Master Teaching

a blog for teachers who follow the Master Teacher

Fluency in World Engagement

Fluency in Engagement

I’ve gotten myself in trouble more than once for not engaging in the world into which I’ve been sent. One time happened in Northeast India when a friend and colleague asked if I’d read a novel that was making waves. I spoke loftily of not polluting my mind. “But, Melissa,” she chided, “how can we speak truth if we don’t understand what isn’t.”

I came home to China and read the book. Most of it anyway. Then, when the movie came out, I helped students and colleagues sort fact from fiction. A few years later when a different movie got everyone talking, I watched it even though I don’t like disaster movies. People actually asked me—as if I were an expert—about the end of the world.

A second time I got in trouble, a colleague asked about a court battle in the U.S. that had attracted attention over here. To this day, I regret my uninformed response that gave him the wrong impression. And from that day, I’ve been motivated not only to read the news regularly but also from a variety of sources with differing viewpoints.

Experience, mine and others, has also taught me about engaging in the world. A former neighbor (an American) made quite an impression on her students with her knowledge of Chinese pop stars. She could even sing their songs at karaoke parties—well!—AND she enjoyed it.

Not long ago, an airplane carrying mostly Chinese passengers disappeared around the same time as a terrorist attack inside this country. Often it’s wiser here to let certain topics lie, but this time I brought them up because the news disturbed me too. As one colleague expressed, “It’s like watching a horror movie about another place except it’s real and it’s our country.” To enter into their mourning and fear was a privilege. To bring all before the throne was an honor.

I don’t have any advice for how you should or shouldn’t “pollute” your mind or spend your time. I read widely, but certain books (and movies) will never cross the threshold of my mind. And I will never become a karaoke singer of Chinese pop songs…or any song, to be truthful. How you engage in the world is between you and the Master and based on how He sends you.

However, when we do enter in, we may need some communication skills. Here are a couple of things that might improve our engagement fluency.

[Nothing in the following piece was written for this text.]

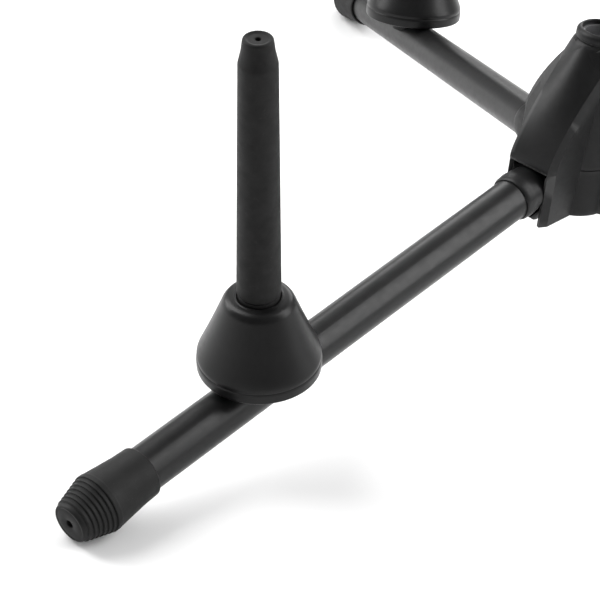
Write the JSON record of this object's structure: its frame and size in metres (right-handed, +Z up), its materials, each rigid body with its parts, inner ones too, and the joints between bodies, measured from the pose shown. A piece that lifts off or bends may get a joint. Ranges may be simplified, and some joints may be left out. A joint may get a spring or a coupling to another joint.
{
  "type": "tripod wind instrument stand base",
  "caption": "Low folding tripod stand in black: domed hub with a post socket, sloping tube legs on ribbed rubber feet, and tapered rubber instrument pegs on conical bases.",
  "frame": {"origin": "point on the floor under the hub's vertical centre line", "axes": "+Z up along the hub's post socket, +X along the leg that has no peg"},
  "size_m": [0.3942, 0.4538, 0.1628],
  "materials": {
    "moulded_hub": "satin fine grain",
    "moulded_base": "satin",
    "powder_coat": "satin powder coat",
    "foot_rubber": "matte",
    "peg_rubber": "matte mottled",
    "cast_alloy": "as cast",
    "steel": "zinc plated",
    "brass": "turned",
    "nylon": "natural"
  },
  "bodies": {
    "hub": {"hub_shell": "moulded_hub", "hub_stem": "cast_alloy", "collar_ring": "moulded_hub", "post_screw": "steel", "pivot_bracket_1": "cast_alloy", "pivot_pin_1": "steel", "pivot_washers_1": "nylon", "pivot_bracket_2": "cast_alloy", "pivot_pin_2": "steel", "pivot_washers_2": "nylon", "pivot_bracket_3": "cast_alloy", "pivot_pin_3": "steel", "pivot_washers_3": "nylon"},
    "leg_1": {"knuckle_1": "moulded_hub", "leg_tube_1": "powder_coat", "tube_screw_1": "steel", "rubber_foot_1": "foot_rubber", "thread_insert_1": "brass", "peg_saddle_1": "foot_rubber"},
    "leg_2": {"knuckle_2": "moulded_hub", "leg_tube_2": "powder_coat", "tube_screw_2": "steel", "rubber_foot_2": "foot_rubber", "thread_insert_2": "brass", "peg_saddle_2": "foot_rubber"},
    "leg_3": {"knuckle_3": "moulded_hub", "leg_tube_3": "powder_coat", "tube_screw_3": "steel", "rubber_foot_3": "foot_rubber"},
    "peg_1": {"peg_base_1": "moulded_base", "jam_nut_1": "steel", "peg_rod_1": "steel", "peg_sleeve_1": "peg_rubber"},
    "peg_2": {"peg_base_2": "moulded_base", "jam_nut_2": "steel", "peg_rod_2": "steel", "peg_sleeve_2": "peg_rubber"}
  },
  "joints": [
    {"name": "leg_1_fold", "type": "hinge", "parent": "hub", "child": "leg_1", "pos_m": [-0.00857, -0.01484, 0.05799], "axis": [0.866, -0.5, 0], "range_deg": [0, 78]},
    {"name": "leg_2_fold", "type": "hinge", "parent": "hub", "child": "leg_2", "pos_m": [-0.00857, 0.01484, 0.05799], "axis": [-0.866, -0.5, 0], "range_deg": [0, 78]},
    {"name": "leg_3_fold", "type": "hinge", "parent": "hub", "child": "leg_3", "pos_m": [0.01714, 0, 0.05799], "axis": [0, 1, 0], "range_deg": [0, 78]},
    {"name": "peg_1_turn", "type": "hinge", "parent": "leg_1", "child": "peg_1", "pos_m": [-0.08622, -0.14934, 0.02583], "axis": [-0.0808, -0.14, 0.9869], "continuous": true},
    {"name": "peg_2_turn", "type": "hinge", "parent": "leg_2", "child": "peg_2", "pos_m": [-0.08622, 0.14934, 0.02583], "axis": [-0.0808, 0.14, 0.9869], "continuous": true}
  ]
}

  • Our students and colleagues sometimes need a moral compass to point the way out of darkness, but what they may need more, or at least first, is a listening ear and someone to enter into their confusion, sorrow, or fear.
  • Entering in may mean exploring the other side of an issue or letting go of non-essentials. And it may involve a level of discomfort, or two or three. (Nuts! Does that mean karaoke queen is in my future after all?)
  • When the time is right to be someone’s moral compass, in my experience, two things that worsen confusion are: 1) skipping from Scripture to application without looking for underlying principles, and 2) putting words in the Master Teacher’s mouth.
  • Two ways to shine light without words are to respect the student or colleague we’re talking to and also who we’re talking about. (Chinese culture is teaching me to look at the whole picture of a person’s life rather than judging based on her/his mistakes or wrong ideas. When I do, respect comes much more easily.)

In the classroom and teacher’s office (karaoke bar too…and on social media), we’re not representatives of a way of life, viewpoint, or country. We’re ambassadors of the Master Teacher. Above all, may we be one with Him as He is with His Father.

Further exploration

What’s your perspective?

  • How do you enter into the world of your students and colleagues?
  • What communication skills do you use in order to engage fluently in the world?

Post Author

Melissa K. Smith


Photo Credit: niallkennedy via Compfight cc

4 comments on “Fluency in World Engagement

  1. Christina
    March 25, 2015

    Since I live in the U.S., one simple way to gain trust and build a connection with Asian students is to use their own social media, such as WeChat. Other Americans around them are not, so by using that you create an automatic link between you.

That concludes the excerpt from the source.